According to Market Watch, "interest in spirituality has been booming in recent years while interest in religion plummets, especially among millennials." Worse still, a majority of Americans now believe it is "not necessary to believe in God to have good morals"

The replacement for more than of these young adults has been astrology, which involves aura reading, mediumship, tarot-card reading and palmistry. Adherents to these practices grew 2% between 2011 and 2016, creating an industry that is now worth $2 billion annually.

Melissa Jayne, owner of Brooklyn-based “metaphysical boutique,” Catland, confirmed that she has seen a rising interest in the occult these past few years.

“Whether it be spell-casting, tarot, astrology, meditation and trance, or herbalism, these traditions offer tangible ways for people to enact change in their lives,” she said. “For a generation that grew up in a world of big industry, environmental destruction, large and oppressive governments, and toxic social structures, all of which seem too big to change, this can be incredibly attractive.”

Astrology has never been considered an exact science and has been debunked by serious-minded academics.
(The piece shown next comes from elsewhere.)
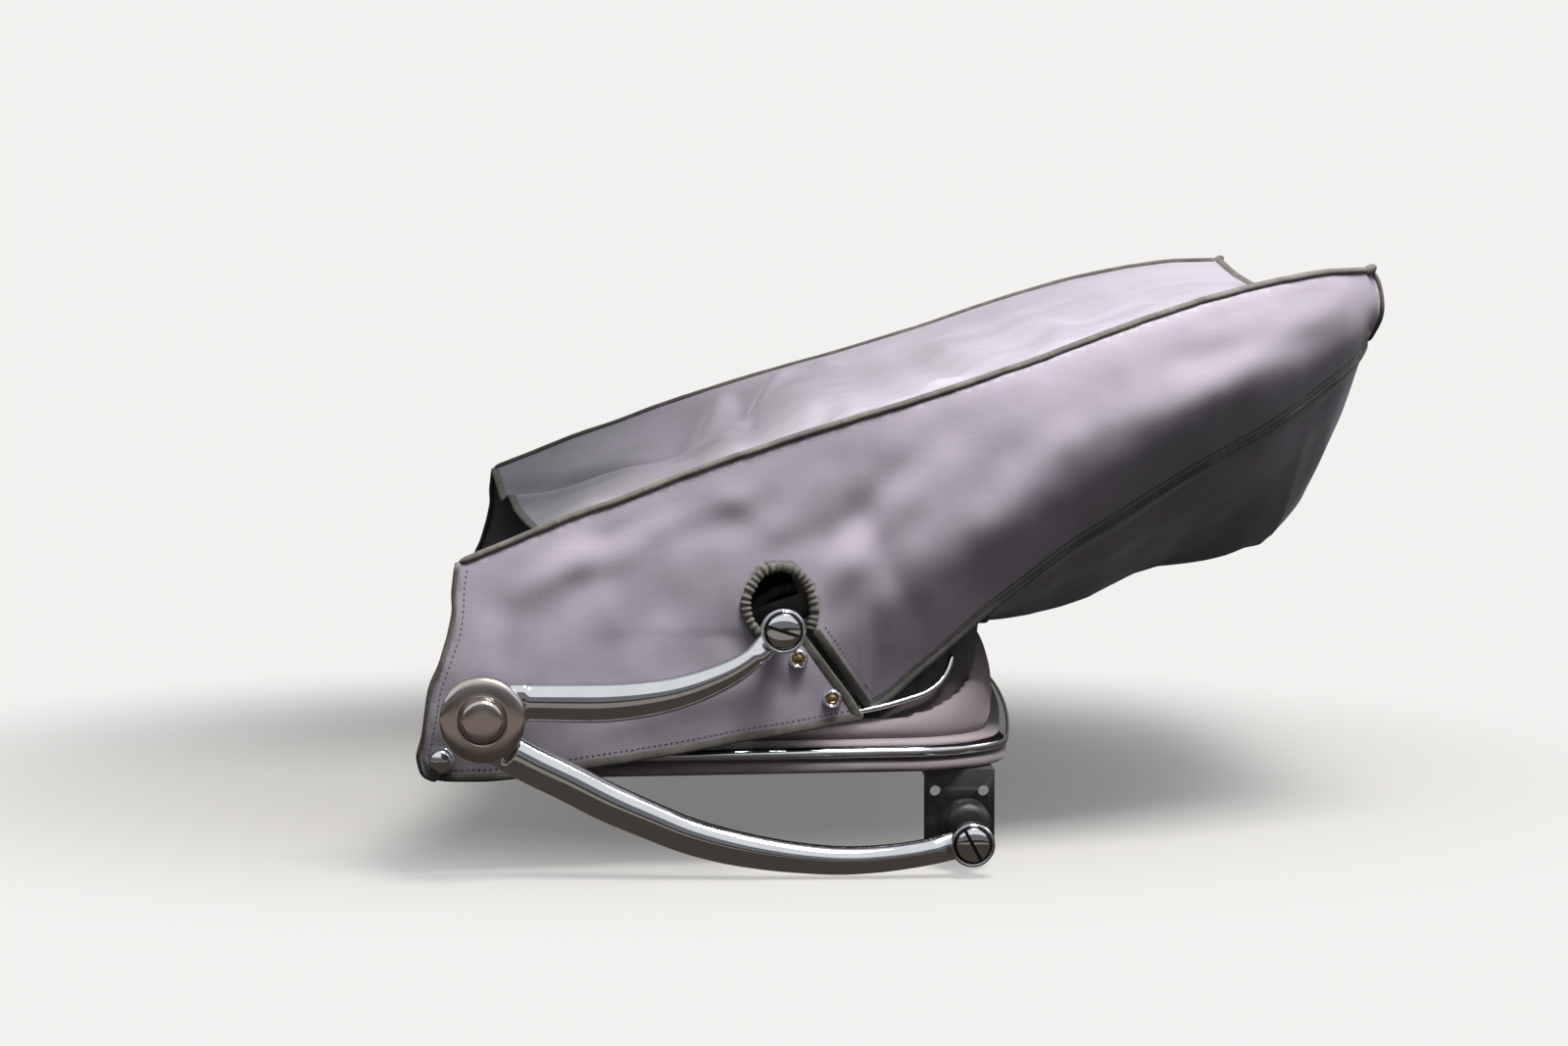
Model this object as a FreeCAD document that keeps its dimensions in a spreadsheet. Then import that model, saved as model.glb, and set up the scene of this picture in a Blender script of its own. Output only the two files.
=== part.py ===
"""Folded hood of an open four-seat car, in its cover, with its two pram irons.

The frame: +X runs to the car's tail, +Y to its right-hand side and +Z up, in millimetres.
The origin is on the seat plane, the underside of the hood's wooden rail, on the car's centreline and midway between
the four bolts that hold the rail down. A side distance is the distance from the centreline, the same left and right.
"""
import FreeCAD, Part
import math
import os

from FreeCAD import Vector

# Driving dimensions. Each row is the name, the size and what it measures, in mm or degrees.
SIZES = [
    ("rail_front", -225, "front end of the rail's legs, along X"),
    ("rail_tail", 252, "rearmost point of the rail's outer face, along X"),
    ("rail_side", 590, "side distance of the rail's outer face at its front end"),
    ("rail_taper", 5.0, "angle by which each leg closes in towards the tail"),
    ("rail_back_bend", 3820, "radius of the rail's bowed back"),
    ("rail_corner", 90, "radius of the rail's outer corners"),
    ("rail_width", 45, "width of the rail"),
    ("rail_height", 24, "height of the rail"),
    ("rail_bolt_x", 100, "distance of the rail's bolts from the origin, along X"),
    ("rail_bolt_inset", 44, "distance of the rail's bolts inside its outer face at the front"),
    ("rail_bolt_bore", 4.5, "radius of the rail's bolt holes"),
    ("moulding_depth", 10, "how far the bright moulding stands out from the rail"),
    ("moulding_height", 12, "height of the bright moulding"),
    ("moulding_level", 17, "height of the moulding's middle above the seat"),
    ("welt_depth", 8, "how far the cloth welt stands out from the rail"),
    ("welt_height", 9, "height of the cloth welt under the moulding"),
    ("collar_inset", 8, "distance of the cloth collar behind the rail's outer face"),
    ("collar_thickness", 9, "thickness of the padded collar"),
    ("collar_height", 20, "height of the collar above the rail along its straight sides"),
    ("collar_peak", 64, "height of the collar above the rail round its back"),
    ("collar_rise", 130, "where the collar begins to rise, along X"),
    ("collar_crest", 222, "where the collar reaches its full height, along X"),
    ("collar_front", -70, "front ends of the padded collar, along X"),
    ("curtain_inset", 21, "distance of the folded curtain behind the rail's outer face"),
    ("curtain_width", 20, "width of the folded curtain roll"),
    ("curtain_height", 34, "height of the folded curtain roll above the rail"),
    ("curtain_front", 40, "front end of the folded curtain roll, along X"),
    ("pivot_x", -165, "main pivot of the folded frame, along X"),
    ("pivot_z", 60, "main pivot of the folded frame, above the seat"),
    ("pivot_pin", 8, "radius of the main pivot pin"),
    ("pivot_head", 13, "radius of the main pivot pin's head"),
    ("pivot_head_depth", 6, "thickness of the main pivot pin's head"),
    ("running_gap", 0.08, "radial clearance of a pin in its bore"),
    ("face_gap", 0.3, "clearance between faces that slide on each other"),
    ("ear_inset", 34, "distance of the pivot bracket's ear inside the rail's outer face"),
    ("ear_thickness", 8, "thickness of the pivot bracket's ear"),
    ("ear_width", 40, "width of the pivot bracket's ear, along X"),
    ("foot_length", 90, "length of the pivot bracket's foot, along X"),
    ("foot_thickness", 6, "thickness of the pivot bracket's foot"),
    ("foot_width", 30, "width of the pivot bracket's foot, across the rail"),
    ("foot_bore", 3.5, "radius of the screw holes in the pivot bracket's foot"),
    ("foot_screw_pitch", 66, "distance between the screw holes in the foot"),
    ("lever_thickness", 8, "thickness of the main lever"),
    ("lever_width", 30, "width of the main lever's bar"),
    ("lever_end", 112, "rear end of the main lever, along X"),
    ("fan_top", 224, "top of the fan plate that the bows are riveted to, above the seat"),
    ("fan_width", 46, "width of the fan plate, along X"),
    ("knuckle_x", -204, "pram iron's middle joint, along X"),
    ("knuckle_z", 59, "pram iron's middle joint, above the seat"),
    ("upper_eye_x", 34, "pram iron's upper pivot, along X"),
    ("upper_eye_z", 127, "pram iron's upper pivot, above the seat"),
    ("lower_eye_x", 185, "pram iron's lower pivot, along X"),
    ("lower_eye_z", -45, "pram iron's lower pivot, below the seat"),
    ("iron_standoff", 60, "distance of the pram iron's inner face outside the rail's outer face"),
    ("arm_depth", 16, "thickness of the pram iron, across the car"),
    ("arm_width", 31, "widest part of each arm of the pram iron"),
    ("knuckle_radius", 34, "radius of the round plates at the middle joint"),
    ("lap_gap", 1.5, "radial clearance of the lapped plates at the middle joint"),
    ("knuckle_plate", 15.7, "thickness of the outer plate at the middle joint"),
    ("knuckle_pin", 7, "radius of the middle joint's pin"),
    ("cap_radius", 16.5, "radius of the middle joint's raised cap"),
    ("cap_depth", 8, "height of the middle joint's raised cap"),
    ("eye_radius", 18, "radius of the eyes at the outer ends of the arms"),
    ("screw_shank", 5, "radius of the pivot screws' shanks"),
    ("screw_head", 12.5, "radius of the pivot screws' heads"),
    ("screw_head_depth", 6, "thickness of the pivot screws' heads"),
    ("screw_grip", 35, "length of the pivot screws' shanks beyond the pram iron's inner face"),
    ("eye_round", 3, "rounding of the eyes' outer edges"),
    ("knuckle_step", 1.5, "how much smaller the arms' plates are than the plate that covers them"),
    ("plate_round", 2.5, "rounding of the cover plate's outer edge at the middle joint"),
    ("cap_round", 2, "rounding of the raised cap's edge"),
    ("screw_slot", 2.6, "width of the slot in each pivot screw"),
    ("upper_slot_turn", 18, "angle of the upper pivot screw's slot below the level"),
    ("lower_slot_turn", 62, "angle of the lower pivot screw's slot below the level"),
    ("screw_slot_depth", 2.2, "depth of the slot in each pivot screw"),
    ("open_eye_gap", 2.2, "radial clearance of the upper eye, where the closed linkage is opened"),
    ("spacer_radius", 9.5, "radius of the spacer that carries the upper pivot"),
    ("hanger_thickness", 6, "thickness of the plates of the lower pivot's bracket"),
    ("hanger_length", 58, "length of the lower pivot's bracket, along X"),
    ("hanger_inset", 44, "distance of the hanging plate inside the rail's outer face"),
    ("hanger_flange", 42, "width of the flange under the rail"),
    ("hanger_drop", 70, "how far the lower pivot's bracket reaches below the seat"),
    ("hanger_bore", 4.5, "radius of the bolt holes in the lower pivot's bracket"),
    ("hanger_edge", 9, "distance of the bolt holes from the ends of the lower pivot's bracket"),
    ("hanger_bolt_drop", 18, "distance of those holes below the seat"),
    ("boss_radius", 14, "radius of the lower pivot bracket's boss"),
    ("boss_setback", 50, "distance from the pram iron's inner face to the boss and its pad"),
    ("pad_radius", 20, "radius of the rubber pad behind the lower eye"),
    ("pad_depth", 28, "thickness of the rubber pad"),
    ("spigot_radius", 9.5, "radius of the bracket's spigot through the pad"),
    ("pad_rise", 9, "how far the rubber pad's centre lies above the lower pivot"),
    ("cover_wall", 4, "thickness of the cover's cloth with its lining"),
    ("cover_fullness", 13, "how far the cover's sides stand out between their seams"),
    ("seam_gap", 0.2, "distance between the cover's panels at their seams"),
    ("cover_scoop", 62, "how far the cover's top is cut back at its front edge"),
    ("hole_x", 35, "centre of the hole for the pram iron, along X"),
    ("hole_z", 144, "centre of the hole for the pram iron, above the seat"),
    ("hole_radius", 28, "radius of the hole for the pram iron"),
    ("slit_width", 6, "width of the slit below the hole"),
    ("stud_radius", 7.8, "radius of the press studs beside the slit"),
    ("stud_height", 4, "height of the press studs"),
    ("ball_radius", 9.5, "radius of the round fastener at the cover's lower front corner"),
    ("bow_width", 24, "width of a bow's section, along its plane"),
    ("bow_depth", 15, "depth of a bow's section, square to its plane"),
    ("bow_corner", 120, "radius of the bows' corners"),
    ("bow_back_bend", 2600, "radius of the bows' bowed backs"),
    ("bow_taper", 9.5, "angle by which each bow closes in towards the tail"),
    ("header_width", 34, "width of the header rail, along X"),
    ("header_height", 22, "height of the header rail"),
    ("header_inset", 95, "distance of the header rail's ends inside the bows' front ends"),
    ("header_setback", 124, "distance of the header rail's front face before the lowest bow's back"),
    ("side_rail_width", 22, "width of the folded side rails"),
    ("side_rail_depth", 12, "thickness of the folded side rails"),
    ("stack_x", 62, "front of the stack of bows, along X"),
    ("stack_z", 124, "underside of the stack of bows at its front, above the seat"),
    ("stack_angle", 22.8, "slope of the stack of bows"),
    ("bow_inset", 11, "distance of the bows' front ends inside the pivot bracket's ear"),
    ("bow_length", 446, "length of the lowest bow, from the front of the stack"),
    ("bow_step", 9, "how much further back each higher bow reaches"),
    ("cloth_layer", 10, "thickness of the folded cloth between two bows"),
    ("cloth_inset", 8, "distance of the folded cloth behind the bow's outer face"),
    ("socket_length", 48, "length of the socket that grips the bows' ends"),
    ("socket_depth", 33, "depth of the socket inside the bows' outer faces"),
]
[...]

However, Banu Guler, co-founder of artificial intelligence powered astrology app Co—Star, said that's exactly why young people like it.

“It’s very different from the way we usually work and live and date, where everything is hyper-mediated and rational,” she said. “There is a belief vacuum: we go from work to a bar to dinner and a date, with no semblance of meaning. Astrology is a way out of it, a way of putting yourself in the context of thousands of years of history and the universe.”

Banu Guler's app had such high demand after it launched this October that crashed three times in one week.

Another meta-physical field of interest is the use of mystical items. Danielle Ayoka, founder of spiritual subscription service Mystic Lipstick, has sold an exponential number crystals, “reiki-infused bath salts” in recent months, a full 75% increase since last year.

“When I started my journey in 2010, I was the weirdo,” she said. “Now it is becoming more and more normalized, and I believe it is because more people are looking to heal. Millennials are much more open-minded.”

Millennials looking to partake in this culture should be warned of accidentally committing its one cardinal sin: cultural appropriation.

“It is really important to give credit to who is doing the work,” Layne said. “There is a whole culture of white women who capitalize off of spirituality, but it all comes from people of color. People need to do their homework: being in touch with your spiritual side is a natural, human thing to do. To be able to connect yourself is essential to healing not only your own wounds, but healing together.”

Both Christianity and Judaism regard witchcraft and astrology as demonic practices. In recent months, witches have joined forces in casting spells to bind President Trump.